Photo: Kristen Brown

Nous avons construit ces murs et nous pouvons maintenant rêver à d’autres moyens de s’en servir que de simplement emprisonner des gens. La pleine lune de May Day est un sort exaucé pour moi. En mettant en lumière ce travail, j’annonce fièrement aux sorciers et sorcières derrière les barreaux : vous n’êtes pas seuls! La magie se manifeste constamment à travers le monde d’une myriade de façons fabuleuses, et la sorcellerie prend un éventail de formes incroyablement riche. La Terre renouvelle son lien avec les personnes démoralisées et marginalisées, et forge en nous les outils transcendants de notre force. Nous devons apprendre à nous rappeler.

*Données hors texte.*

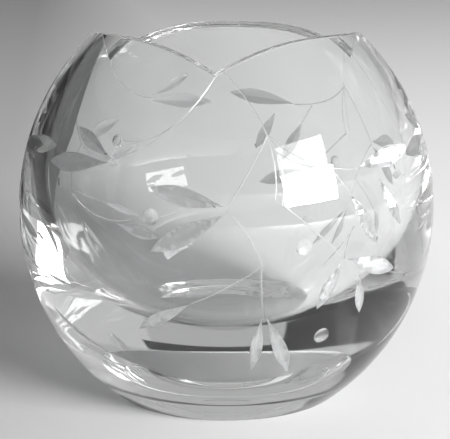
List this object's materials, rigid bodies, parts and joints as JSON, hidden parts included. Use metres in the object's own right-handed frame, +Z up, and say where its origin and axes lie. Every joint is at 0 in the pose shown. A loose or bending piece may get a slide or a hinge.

Les jeunes sorcières volent sur un balai à une vitesse folle (dépassant les 25 000 pour la toute première fois selon le dernier recensement canadien), et je crois que ma génération, celle qui atteint présentement sa maturité, aura comme devoir de s’occuper de cette coquille fêlée qu’est le monde actuel, et de faire face à sa violence et à ses injustices. Le monde a désespérément besoin que nous déchaînions notre pouvoir guérisseur. Lorsque l’on se retrouve afin de chanter et manger ensemble, nous communiquons avec le tissu vivant de la Terre, notre mère.

L'exposition Un sortilège de libération est présentée au Eastern Bloc du 15 au 19 mai.